Ao longo do ano, a Antena 3 vai revisitar o punk, canção por canção. Revisitar não só o punk, que eclodiu em Inglaterra há quatro décadas, mas também descobrir, lá atrás no tempo, aqueles que o prenunciaram quando punk não era ainda género musical e, um pouco depois desse tempo, aqueles que dele frutificaram.
The Vibrators – “Stiff Little Fingers”
É possível ser absurdamente clássico e moderno ao mesmo tempo? Elementar, meu caro Watson. Claro que sim. Nos gloriosos tempos do punk original, não faltam disso exemplos. Ponhamos os olhos nos Vibrators. Cantavam “sweet, sweet heart” com ligeireza pop e sussurravam “you’re so pretty” em baladas rock chamadas “Baby, Baby”. Eram fiéis ao rhythm’n’blues de olho azul dos Small Faces, seguidores do glam de Mott The Hopple e David Bowie, eram gente com refrões certinhos na ponta da língua e solos de guitarras prontos a servir – e muito bem temperados. Mas também eram banda que andou pelo Roxy e pelo 100 Club, dois epicentros do punk londrino, que partilhou palcos com os Sex Pistols e que andou a percorrer Inglaterra nas primeiras parte da digressão de 1977 de Iggy Pop. Muito bem, e isso quer dizer que os Vibrators eram então o quê exactamente?, pergunta o caro leitor.
Eram uma banda a sorver o sabor dos tempos e a escolher o lado mais excitante. Eram uma banda que conhecia bem a história do rock’n’roll, do pioneiro Chuck Berry aos Rolling Stones, dos Small Faces e dos The Who aos heróis underground Flaming Groovies, e desses a heróis do pub rock britânico como os Dr. Feelgood ou os Kilburn And The High Roads.
Neles, a vibração não era política, não era manifestação em letra gritada de uma insatisfação latente, não era simbólica de um terramoto a abanar os alicerces da sociedade. Era só rock’n’roll e as ondas sonoras do rock’n’roll a soltar-se nas colunas da rádio e a atravessar pistas de danças e as plateias dos clubes. Era só rock’n’roll e ficava-lhes tão bem assim, directo ao assunto e sem exibicionismos estéreis, como ouvimos em “Pure Mania”, álbum que os Vibrators editaram no ano certo, 1977.
Nele, deixaram uma série de clássicos “boy meets girl” devidamente vitaminados e crus como se desejava.
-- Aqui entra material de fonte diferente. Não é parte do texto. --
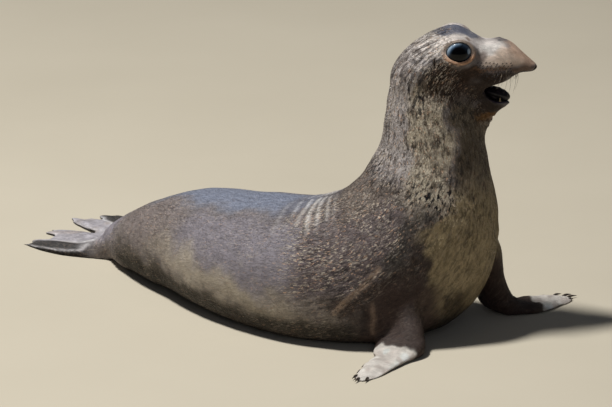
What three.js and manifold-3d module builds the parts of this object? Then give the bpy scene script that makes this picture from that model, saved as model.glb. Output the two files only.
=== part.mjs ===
import * as THREE from "three";
import { mergeVertices } from "three/addons/utils/BufferGeometryUtils.js";
import Module from "manifold-3d";

// A young male elephant seal at life size, lying on its belly with the chest propped on the fore
// flippers, the neck upright, the head turned to its left and the mouth a little open.
// Millimetres. +Z is up, +X points from the tail to the chest and +Y to the animal's left.
// All sizes below count from the floor between the wrists of the fore flippers. The finished part
// is then moved, so that its origin is on the floor in the middle of the belly's flat.

const wasm = await Module();
wasm.setup();

// Driving sizes
const gap = 0.35; // between neighbouring pieces
const bellyMiddle = [-450, -150]; // the origin of the finished part
const headHeading = 35; // degrees that the head looks to the left of the trunk
const headOrigin = [-29, 41]; // x and y of the point from which the head's sections are counted
const eye = { radius: 44, forward: -44, height: 930, aside: 84 };
const ear = { forward: -115, height: 905, aside: 137, size: [9, 9, 20] };
const nostril = { forward: 206, height: 858, aside: 14, size: [14, 6, 8] };
const mouth = { corner: [39, 801], upperLip: 822, lowerLip: 750, front: 150 };
const tongue = { forward: 82, height: 773, size: [48, 26, 26], slope: 12 };
const canine = { forward: 96, aside: 33, height: 742, length: 33, radius: 4.5 };
const claw = { length: 34, radius: 5, height: 7.5, across: [0.07, 0.28, 0.5, 0.72, 0.93] };

// Where the flesh is parted into pieces: a point of each cut and the way it faces
const neckTop = { point: [-120, -22, 705], facing: [0.22, 0.15, 1] };
const neckBase = { point: [-135, -35, 470], facing: [0.5, 0.25, 1] };
const chestBack = { point: [-380, -130, 200], facing: [1, 0.2, 0.25] };
const trunkBack = { point: [-930, -118, 150], facing: [1, -0.12, 0.05] };
const tailRoot = { point: [-1405, -18, 70], facing: [1, -0.15, 0] };
const betweenHindFlippers = { point: [-1600, 112, 0], facing: [0.36, 0.93, 0] };
const noseRoot = 116; // along the head
const jawRoot = { forward: 34, height: 800, slope: 22 }; // degrees back from upright

const degrees = (d) => (d * Math.PI) / 180;
const up = new THREE.Vector3(0, 0, 1);
const mix = THREE.MathUtils.lerp;

// Solids and cuts

function toSolid(geometry) {
  const bare = geometry.index ? geometry.toNonIndexed() : geometry.clone();
  for (const name of Object.keys(bare.attributes)) {
    if (name !== "position") bare.deleteAttribute(name);
  }
  const merged = mergeVertices(bare, 1e-3);
  return new wasm.Manifold(
    new wasm.Mesh({
      numProp: 3,
      vertProperties: merged.attributes.position.array,
      triVerts: new Uint32Array(merged.index.array),
    }),
  );
}

function toGeometry(solid) {
  const mesh = solid.getMesh();
  const positions = new Float32Array(mesh.numVert * 3);
  for (let i = 0; i < mesh.numVert; i++) {
    const at = i * mesh.numProp;
    positions.set(mesh.vertProperties.subarray(at, at + 3), i * 3);
  }
  const geometry = new THREE.BufferGeometry();
  geometry.setAttribute("position", new THREE.BufferAttribute(positions, 3));
  geometry.setIndex(new THREE.BufferAttribute(new Uint32Array(mesh.triVerts), 1));
  geometry.computeVertexNormals();
  return geometry;
}

// Everything on the side of a plane that its normal points to, as a block larger than the animal.
function halfSpace(point, normal, offset = 0) {
  const reach = 4000;
  const direction = new THREE.Vector3(...normal).normalize();
  const block = new THREE.BoxGeometry(reach, reach, reach);
  block.translate(0, 0, reach / 2 + offset);
  block.applyQuaternion(new THREE.Quaternion().setFromUnitVectors(up, direction));
  block.translate(...point);
  return toSolid(block);
}

// The parts of a solid before and behind a plane, half a gap away from it each.
function part(solid, { point, facing }) {
  const back = facing.map((v) => -v);
  const before = solid.intersect(halfSpace(point, facing, gap / 2));
  const behind = solid.intersect(halfSpace(point, back, gap / 2));
  return [before, behind];
}

// Lofts

// Reads a list of sections as smooth functions of the way along their centres.
function smoothSections(sections, fields) {
  const along = [0];
  for (let i = 1; i < sections.length; i++) {
    const [a, b] = [sections[i - 1], sections[i]];
    along.push(along[i - 1] + Math.hypot(b.x - a.x, b.y - a.y, b.z - a.z));
  }
  const values = sections.flatMap((s) => fields.map((f) => s[f]));
  const cubic = new THREE.CubicInterpolant(along, values, fields.length);
  const length = along.at(-1);
  const at = (t) => {
    const row = cubic.evaluate(THREE.MathUtils.clamp(t, 0, length));
    return Object.fromEntries(fields.map((f, i) => [f, row[i]]));
  };
  return { at, length };
}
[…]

Três acordes bem medidos, coros para dar força ao refrão e sai um “She’s bringing you down”, um “London girls”, um “I need a slave”.
Sim, eram absurdamente clássicos e totalmente modernos. Eram rock’n’rollers a mostrar que o punk, sendo um corte e a erupção de algo novo, era também a continuação de uma história rica. Só era necessário saber para onde olhar e o que escolher. E os Vibrators, que tiveram primeira vida breve – separaram-se em 1980, reuniram-se novamente anos depois e ainda por cá andam -, sabiam muito bem como fazer ambas as coisas. Não foi por acaso que uma banda lá longe na Irlanda do Norte escolheu como nome de baptismo o título de uma das suas canções. Nestas coisas, não há acasos.